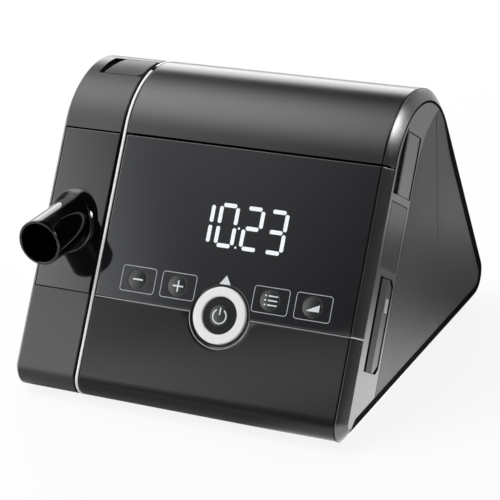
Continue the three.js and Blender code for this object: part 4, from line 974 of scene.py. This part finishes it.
def make_side_panel():
    """The gloss panel: a sheet with rounded edges and a pierced patch where the connector passes."""
    radius, thickness, steps, hole = 0.35, 1.6, 12, 11.5
    left, right, low, high = SHOULDER + 0.3, SIDE_RIGHT - 0.3, WINDOW_LOW, WINDOW_HIGH
    cx, cy, half_x, half_y = TUBE_X, 70.14, 12.3, 15.0
    patch_box = (cx - half_x, cx + half_x, cy - half_y, cy + half_y)
    across = np.concatenate((left + radius * (1 - np.cos(quarter(5))),
                             np.linspace(*patch_box[:2], steps + 1),
                             graded((patch_box[1], right), radius, 2.0)[EDGE_ROWS:]))
    up = np.concatenate((graded((low, patch_box[2]), radius, 3.0)[:-EDGE_ROWS],
                         np.linspace(*patch_box[2:], steps + 1),
                         graded((patch_box[3], high), radius, 3.0)[EDGE_ROWS:]))
    x, along = grid(across, up)
    kept = from_sides(*cell_middles(x, along), *patch_box) < 0
    edge = from_sides(x, along, left, right, low, high)
    sheet = two_sided(skin(x, along, -rolled(edge, radius)), skin(x, along, -thickness))
    patch, patch_faces = holed_patch(cx, cy, half_x, half_y, hole, hole / math.sin(SLOPE), steps, 2, 0.1,
                                     thickness)
    finished("side_gloss_panel", np.concatenate((sheet, on_front(patch))),
             np.concatenate((shell_faces(kept), patch_faces + len(sheet))), panel_gloss, "side_section",
             ["side_front_panel"])


def make_tube():
    """The outlet connector: a tapered tube along Y whose root spreads over the sloping panel. Round the root,
    radius = R + F (1 - sin a) and distance off the panel = H (1 - cos a), as a runs from 90 degrees to 0."""
    height, end, deep, bore, rim, root, lining, edge = 73.0, 8.0, 70.0, 9.4, 10.85, 11.15, 10.6, 0.55
    steps, spread, off, lift = 96, 2.3, 5.0, 0.35
    angle = np.linspace(0, 2 * math.pi, steps, endpoint=False)
    turn = quarter(6)

    def slope_y(radius):
        """Y of the panel's face at the height of a point this far out round the tube."""
        return FOOT[1] + (height + radius * np.sin(angle) - FOOT[2]) / math.tan(SLOPE)

    def ring(radius, y):
        return np.column_stack((TUBE_X + radius * np.cos(angle), np.broadcast_to(y, angle.shape),
                                height + radius * np.sin(angle)))

    rings = [ring(bore, y) for y in (deep, 45.0, 25.0, end + 1.2)] + [ring(bore + 0.05, end + 0.5)]
    rings += [ring(bore + 0.45 - 0.4 * math.cos(t), end + 0.4 - 0.4 * math.sin(t)) for t in turn]
    rings += [ring(rim - edge + edge * math.sin(t), end + edge - edge * math.cos(t)) for t in turn]
    for share in np.linspace(0.04, 1, 12):
        radius = rim + (root - rim) * share
        rings.append(ring(radius, end + edge + share * (slope_y(radius) - off - end - edge)))
    for t in np.linspace(math.pi / 2, 0, 14)[1:]:
        radius = root + spread * (1 - math.sin(t))
        rings.append(ring(radius, slope_y(radius) - lift - (off - lift) * (1 - math.cos(t))))
    rings.append(ring(root + spread, slope_y(root + spread) - 0.02))
    rings += [ring(lining, slope_y(lining) + 1.0), ring(lining, deep)]
    finished("outlet_connector", np.concatenate(rings), ring_faces(len(rings), steps), tube_black,
             "side_section", ["outlet_tube"])


make_top_cover()
make_lower_cover()
make_rear_housing()
make_window()
make_ring()
for key_name, key_x in KEY_PLACES.items():
    make_key(key_name, key_x, KEY_UP, KEY_RADIUS)
make_key("power_button", MIDDLE, POWER_UP, POWER_RADIUS)
make_prints()
make_trim()
make_strip()
make_right_rim()
make_side_seal()
make_web()
make_side_section()
make_side_panel()
make_release_cap()
make_tube()
softened("right_side_panel", "right_panel", 0.25, side_grain, "housing")
softened("port_strip", "port_moulding", 0.25, port_satin, "housing")
softened("blank_plate", "bare_plate", 0.2, satin, "housing")
softened("sd_flap", "card_cover", 0.14, port_satin, "sd_flap",
         shape=flap_shape(front=15.0, new_front=16.0, axis=29.6))
softened("service_flap", "service_cover", 0.14, flap_satin, "service_flap", angle=9,
         shape=flap_shape(front=14.0, new_front=19.2, axis=28.5, ridge=FLAP_RIDGE, fall=1.3),
         cut=ridge_cut(FLAP_RIDGE))
make_flap_tab()
softened("release_button", "release_latch", 0.2, inner_black, "release_button", shape=sunk_cap)
softened("filter_door", "filter_grille", 0.4, satin, "filter_door")
softened("power_inlet", "inlet_block", 0.4, tube_black, "housing")
softened("base_plate", "base_moulding", 0.4, inner_grey, "housing")
for number in range(1, 5):
    softened(f"foot_{number}", f"rubber_foot_{number}", 0.5, rubber_black, "housing")


# Floor, light and camera
def eased(tree, value, low, high, top=1.0):
    """0 up to low, rising smoothly to top at high."""
    made = node(tree, "ShaderNodeMapRange", Value=value, From_Min=low, From_Max=high, To_Min=0.0, To_Max=top)
    made.interpolation_type = "SMOOTHSTEP"
    return made.outputs["Result"]


def chained(tree, operation, first, *others):
    """A chain of maths nodes, such as a sum or a product of several values."""
    for other in others:
        first = maths(tree, operation, first, other)
    return first


def join(tree, share, first, second):
    """A mix of two shaders: none of the second where share is 0, and only the second where it is 1."""
    mix = tree.nodes.new("ShaderNodeMixShader")
    for socket, value in zip(mix.inputs, (share, first.outputs[0], second.outputs[0])):
        tree.links.new(value, socket)
    return mix


def seen_rays(tree):
    """1 for camera and see-through rays, and 1 for mirror rays."""
    rays = tree.nodes.new("ShaderNodeLightPath").outputs
    return maths(tree, "MAXIMUM", rays["Is Camera Ray"], rays["Is Transmission Ray"]), rays["Is Glossy Ray"]


def make_floor():
    """A pale floor. Camera and see-through rays meet it whiter, with the shadow kept in it. Mirror rays meet
    it a little whiter, and beside the object they meet painted light across its depth: a painted pool of light
    towards the front and a painted shadow beside the object's rear."""
    mesh = bpy.data.meshes.new("floor")
    reach = 6.0
    corners = [(-reach, -reach, 0), (reach, -reach, 0), (reach, reach, 0), (-reach, reach, 0)]
    mesh.from_pydata(corners, [], [(0, 1, 2, 3)])
    floor = bpy.data.objects.new("floor", mesh)
    bpy.context.scene.collection.objects.link(floor)
    material = bpy.data.materials.new("pale_floor")
    material.use_nodes = True
    tree = material.node_tree
    lit = tree.nodes["Principled BSDF"]
    lit.inputs["Base Color"].default_value = (0.86, 0.86, 0.86, 1)
    lit.inputs["Roughness"].default_value = 0.7
    white = node(tree, "ShaderNodeEmission", Strength=1.0)
    clear, mirrored = seen_rays(tree)
    parts = tree.nodes.new("ShaderNodeSeparateXYZ")
    tree.links.new(tree.nodes.new("ShaderNodeTexCoord").outputs["Object"], parts.inputs[0])
    x, y = parts.outputs["X"], parts.outputs["Y"]
    # Painted light for mirror rays beside the right side: a bright pool towards the front, a painted shadow of
    # the object beside its rear, and lighter floor further back.
    beside = maths(tree, "MULTIPLY", eased(tree, x, 0.03, 0.08),
                   eased(tree, maths(tree, "MULTIPLY", x, -1.0), -0.27, -0.21))
    near = eased(tree, maths(tree, "MULTIPLY", y, -1.0), -0.09, 0.03, 2.6)
    far = maths(tree, "SUBTRACT", eased(tree, y, 0.13, 0.18, 0.85), eased(tree, y, 0.2, 0.27, 0.35))
    painted_pool_and_shade = node(tree, "ShaderNodeEmission", Strength=chained(tree, "ADD", near, far, 0.2))
    whiter = maths(tree, "MAXIMUM", maths(tree, "MULTIPLY", clear, 0.88),
                   maths(tree, "MULTIPLY", mirrored, 0.15))
    painted_pool_share = maths(tree, "MULTIPLY", mirrored, maths(tree, "MULTIPLY", beside, 0.8))
    mix = join(tree, painted_pool_share, join(tree, whiter, lit, white), painted_pool_and_shade)
    tree.links.new(mix.outputs[0], tree.nodes["Material Output"].inputs["Surface"])
    mesh.materials.append(material)


def make_world():
    """A white studio. Camera and see-through rays meet white. Mirror rays meet a white horizon, a soft light at
    the front left and one above, all in the dark. All other rays meet a plain level."""
    world = bpy.data.worlds.new("studio")
    bpy.context.scene.world = world
    world.use_nodes = True
    tree = world.node_tree
    white_colour = (1, 1, 1, 1)
    plain = tree.nodes["Background"]
    plain.inputs["Color"].default_value = white_colour
    plain.inputs["Strength"].default_value = 0.42
    white = node(tree, "ShaderNodeBackground", Color=white_colour, Strength=1.0)
    ahead = tree.nodes.new("ShaderNodeTexCoord").outputs["Generated"]

    def facing(direction, low, high, top=1.0):
        """The ray's direction against another one, eased."""
        share = maths(tree, "DOT_PRODUCT", ahead, direction, kind="ShaderNodeVectorMath")
        return eased(tree, share, low, high, top)

    away = maths(tree, "ADD", facing((-0.6, 0.8, 0.0), -0.5, 0.1, 0.8), 0.2)
    horizon = maths(tree, "MULTIPLY", facing((0.0, 0.1, -1.0), -0.6, -0.2), away)
    left_light = facing((-0.76, -0.594, 0.259), 0.905, 0.96, 3.6)
    above = chained(tree, "MULTIPLY", facing((0.0, -1.0, 0.0), -0.7, 0.05, 5.0),
                    facing((0.0, 1.0, 0.0), -0.85, -0.2), facing((-1.0, 0.0, 0.0), 0.28, 0.44),
                    facing((1.0, 0.0, 0.0), -0.82, -0.62), facing((0.0, 0.0, 1.0), 0.1, 0.45))
    studio = node(tree, "ShaderNodeBackground", Color=white_colour,
                  Strength=chained(tree, "ADD", horizon, left_light, above, 0.02))
    clear, mirrored = seen_rays(tree)
    mix = join(tree, clear, join(tree, mirrored, plain, studio), white)
    tree.links.new(mix.outputs[0], tree.nodes["World Output"].inputs["Surface"])


def make_lamp(name, place, aim, size, power, mirrored=True, lighting=True, roll=0.0, spread=180.0):
    """A flat lamp of a width and a height in metres, turned to its aim. Either its mirror image or its light
    can be left out."""
    lamp = bpy.data.lights.new(name, "AREA")
    lamp.energy = power
    lamp.shape = "RECTANGLE"
    lamp.size, lamp.size_y = size
    lamp.spread = math.radians(spread)
    holder = bpy.data.objects.new(name, lamp)
    bpy.context.scene.collection.objects.link(holder)
    holder.location = place
    facing = (Vector(place) - Vector(aim)).to_track_quat("Z", "Y")
    holder.rotation_euler = (facing @ Quaternion((0, 0, 1), math.radians(roll))).to_euler()
    holder.visible_camera = False
    holder.visible_glossy = mirrored
    holder.visible_diffuse = lighting


def make_camera():
    """The photograph's camera, by its axes and its place from a fit of the housing's corners."""
    camera = bpy.data.cameras.new("camera")
    camera.lens = 140.91
    camera.sensor_width = 36.0
    camera.clip_start = 0.05
    camera.clip_end = 30.0
    holder = bpy.data.objects.new("camera", camera)
    bpy.context.scene.collection.objects.link(holder)
    right, up, back = (0.8964, 0.4408, -0.0466), (-0.134, 0.3697, 0.9195), (0.4225, -0.818, 0.3904)
    turn = Matrix((right, up, back)).transposed()
    holder.matrix_world = Matrix.Translation((0.39643, -0.77149, 0.41647)) @ turn.to_4x4()
    bpy.context.scene.camera = holder


make_floor()
make_world()
housing_middle = (0, 0, 0.1)
make_lamp("overhead", (-0.62, -0.27, 1.25), housing_middle, (0.9, 0.8), 12.0, mirrored=False)
make_lamp("back_softbox", (-0.67, 1.36, 0.6), housing_middle, (2.2, 0.72), 14.0)
make_lamp("rim_glint", (0.281, 0.052, 0.262), (0.0825, -0.016, 0.126), (0.14, 0.13), 0.05,
          lighting=False, spread=30.0)
make_lamp("front_low", (-0.1207, -0.3535, 0.189), (0.027, -0.0861, 0.0193), (0.2, 0.05), 0.07,
          lighting=False, roll=29.6)
make_camera()
bpy.context.scene.view_settings.view_transform = "Standard"
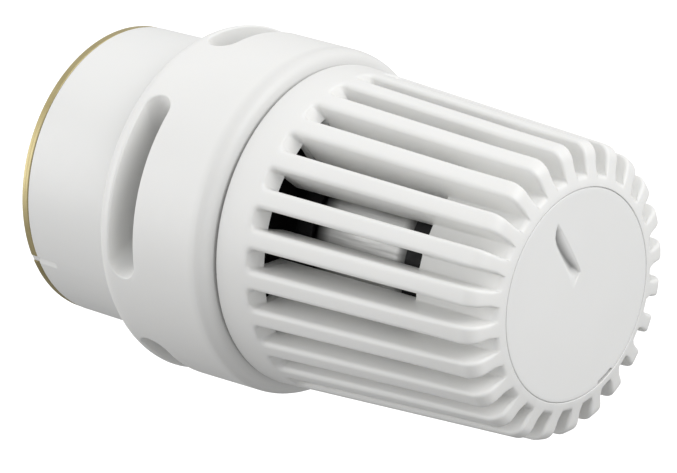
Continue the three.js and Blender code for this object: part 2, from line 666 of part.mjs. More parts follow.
addPiece(fixedBase, 'stop_pin_low',
  bar(STOP_PIN.rear, STOP_PIN.front, STOP_PIN.r, STOP_PIN.pitchR, lowA, PIN_FACETS), plastic(BLACK, 0.5));
addPiece(fixedBase, 'stop_pin_high',
  bar(STOP_PIN.rear, STOP_PIN.front, STOP_PIN.r, STOP_PIN.pitchR, highA, PIN_FACETS), plastic(BLACK, 0.5));

const coupling = addGroup('coupling');
addPiece(coupling, 'coupling_nut', couplingNut(), metal(BRASS, 0.35));
addPiece(coupling, 'nut_cover', nutCover(), plastic(WHITE, 0.4));
addPiece(coupling, 'cover_clip', splitRing(COVER_CLIP, 0, INNER_FACETS), metal(STEEL, 0.35));

const wheel = addGroup('wheel');
addPiece(wheel, 'handwheel', handwheel(), plastic(WHITE, 0.4));
addPiece(wheel, 'end_cap', endCap(), plastic(WHITE, 0.38));
addPiece(wheel, 'drive_nut', driveNut(), plastic(BLACK, 0.5));
addPiece(wheel, 'drive_clip', splitRing(DRIVE_CLIP, 180, INNER_FACETS), metal(STEEL, 0.35));

const carrier = addGroup('carrier');
addPiece(carrier, 'sensor_carrier', sensorCarrier(), plastic(BLACK, 0.5));
addPiece(carrier, 'sensor_retainer', sensorRetainer(), plastic(BLACK, 0.5));
addPiece(carrier, 'sensor_can', sensorCan(), metal('#c9cbcc', 0.3));
addPiece(carrier, 'sensor_plate', sensorPlate(), metal(STEEL, 0.35));
addPiece(carrier, 'sensor_guide_bush', guideBush(), metal(BRASS, 0.35));
addPiece(carrier, 'sensor_bellows', sensorBellows(), metal('#c0a878', 0.3));
addPiece(carrier, 'safety_spring', safetySpring(), metal(STEEL, 0.3));
addPiece(carrier, 'spring_cup', springCup(), plastic('#d8d8d4', 0.5));

const plunger = addGroup('plunger');
addPiece(plunger, 'pressure_pin', pressurePin(), plastic('#d9d4c2', 0.45));
addPiece(plunger, 'tappet_button', tappetButton(), metal(STEEL, 0.3));
addPiece(plunger, 'sensor_piston', sensorPiston(), metal(STEEL, 0.2));

export default head;
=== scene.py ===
"""Looks for the thermostatic radiator valve head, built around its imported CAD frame.

Sizes are millimetres along and about the head's axis: x runs from the coupling to the nose, r is the
distance from the axis, and a is the angle in degrees about it, from +Z towards -Y.
"""

import json
import math

import bmesh
import bpy
from mathutils import Matrix, Vector


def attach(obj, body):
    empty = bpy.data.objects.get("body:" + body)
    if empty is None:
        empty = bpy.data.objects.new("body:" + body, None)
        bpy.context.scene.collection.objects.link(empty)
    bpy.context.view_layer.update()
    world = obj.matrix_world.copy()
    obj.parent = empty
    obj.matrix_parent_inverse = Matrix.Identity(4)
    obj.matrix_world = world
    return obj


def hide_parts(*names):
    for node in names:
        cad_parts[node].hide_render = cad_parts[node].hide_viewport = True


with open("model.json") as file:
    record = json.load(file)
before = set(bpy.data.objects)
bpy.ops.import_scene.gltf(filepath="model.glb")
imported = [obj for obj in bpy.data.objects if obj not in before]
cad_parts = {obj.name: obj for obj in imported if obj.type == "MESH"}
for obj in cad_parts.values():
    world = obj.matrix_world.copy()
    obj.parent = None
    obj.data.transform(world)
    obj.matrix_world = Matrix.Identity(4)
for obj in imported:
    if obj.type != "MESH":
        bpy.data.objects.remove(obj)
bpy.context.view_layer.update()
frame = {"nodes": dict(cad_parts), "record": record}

MM = 0.001


# ---------------------------------------------------------------- geometry helpers


def place(x, r, a):
    """The point at station x, radius r and angle a, in metres."""
    turn = math.radians(a)
    return Vector((x, -r * math.sin(turn), r * math.cos(turn))) * MM


def mix(low, high, part):
    return low + (high - low) * part


def even(low, high, count):
    """count + 1 values from low to high."""
    return [mix(low, high, i / count) for i in range(count + 1)]


def round_angles(count):
    return even(0, 360, count)


def rounded(outline, closed=True, steps=4):
    """Rounds the corners of an outline of (x, r) or (x, r, corner radius) points."""
    points = []
    for i, corner in enumerate(outline):
        here = Vector(corner[:2])
        radius = corner[2] if len(corner) > 2 else 0
        if not radius or (not closed and i in (0, len(outline) - 1)):
            points.append(tuple(here))
            continue
        back = (Vector(outline[i - 1][:2]) - here).normalized()
        ahead = (Vector(outline[(i + 1) % len(outline)][:2]) - here).normalized()
        half = back.angle(ahead) / 2
        centre = here + (back + ahead).normalized() * (radius / math.sin(half))
        reach = radius / math.tan(half)
        start = here + back * reach - centre
        end = here + ahead * reach - centre
        sweep = start.angle_signed(end)
        for j in range(steps + 1):
            points.append(tuple(centre + Matrix.Rotation(-sweep * j / steps, 2) @ start))
    return points


class Skin:
    """A mesh put together from faces whose corners are (x, r, a).

    Corners whose places round to the same 0.0001 mm become one vertex. In the handwheel a few corners
    that meet round apart and stay two, which leaves short seams of no width.
    """

    def __init__(self):
        self.index = {}
        self.points = []
        self.faces = []

    def vertex(self, point):
        key = tuple(round(value * 1e7) for value in point)
        if key not in self.index:
            self.index[key] = len(self.points)
            self.points.append(point)
        return self.index[key]

    def face(self, *corners):
        numbers = []
        for corner in corners:
            number = self.vertex(place(*corner))
            if number not in numbers:
                numbers.append(number)
        if len(numbers) > 2:
            self.faces.append(numbers)

    def rows(self, rows):
        """Quads between each row of corners and the next."""
        for row, following in zip(rows, rows[1:]):
            for i in range(len(row) - 1):
                self.face(row[i], row[i + 1], following[i + 1], following[i])

    def turn(self, profile, angles, closed=True):
        """The profile swept through the angles. A closed profile ends where it starts."""
        stations = [*profile, profile[0]] if closed else profile
        self.rows([[(x, r, a) for x, r in stations] for a in angles])

    def piece(self, name, body, node, material, sharp=50):
        """Makes the object, which rides on the body and stands for the CAD node."""
        mesh = bpy.data.meshes.new(name)
        mesh.from_pydata([tuple(point) for point in self.points], [], self.faces)
        work = bmesh.new()
        work.from_mesh(mesh)
        bmesh.ops.recalc_face_normals(work, faces=work.faces)
        work.to_mesh(mesh)
        work.free()
        mesh.shade_smooth()
        mesh.set_sharp_from_angle(angle=math.radians(sharp))
        mesh.materials.append(material)
        obj = bpy.data.objects.new(name, mesh)
        bpy.context.scene.collection.objects.link(obj)
        even_out = obj.modifiers.new("weighted_normals", "WEIGHTED_NORMAL")
        even_out.keep_sharp = True
        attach(obj, body)
        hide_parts(node)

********

Task goal: Repeat exactly the lines from the one that contains "const plunger = addGroup('plunger');" through the one that contains "if empty is", and only those.

Complete response:
const plunger = addGroup('plunger');
addPiece(plunger, 'pressure_pin', pressurePin(), plastic('#d9d4c2', 0.45));
addPiece(plunger, 'tappet_button', tappetButton(), metal(STEEL, 0.3));
addPiece(plunger, 'sensor_piston', sensorPiston(), metal(STEEL, 0.2));

export default head;
=== scene.py ===
"""Looks for the thermostatic radiator valve head, built around its imported CAD frame.

Sizes are millimetres along and about the head's axis: x runs from the coupling to the nose, r is the
distance from the axis, and a is the angle in degrees about it, from +Z towards -Y.
"""

import json
import math

import bmesh
import bpy
from mathutils import Matrix, Vector


def attach(obj, body):
    empty = bpy.data.objects.get("body:" + body)
    if empty is None:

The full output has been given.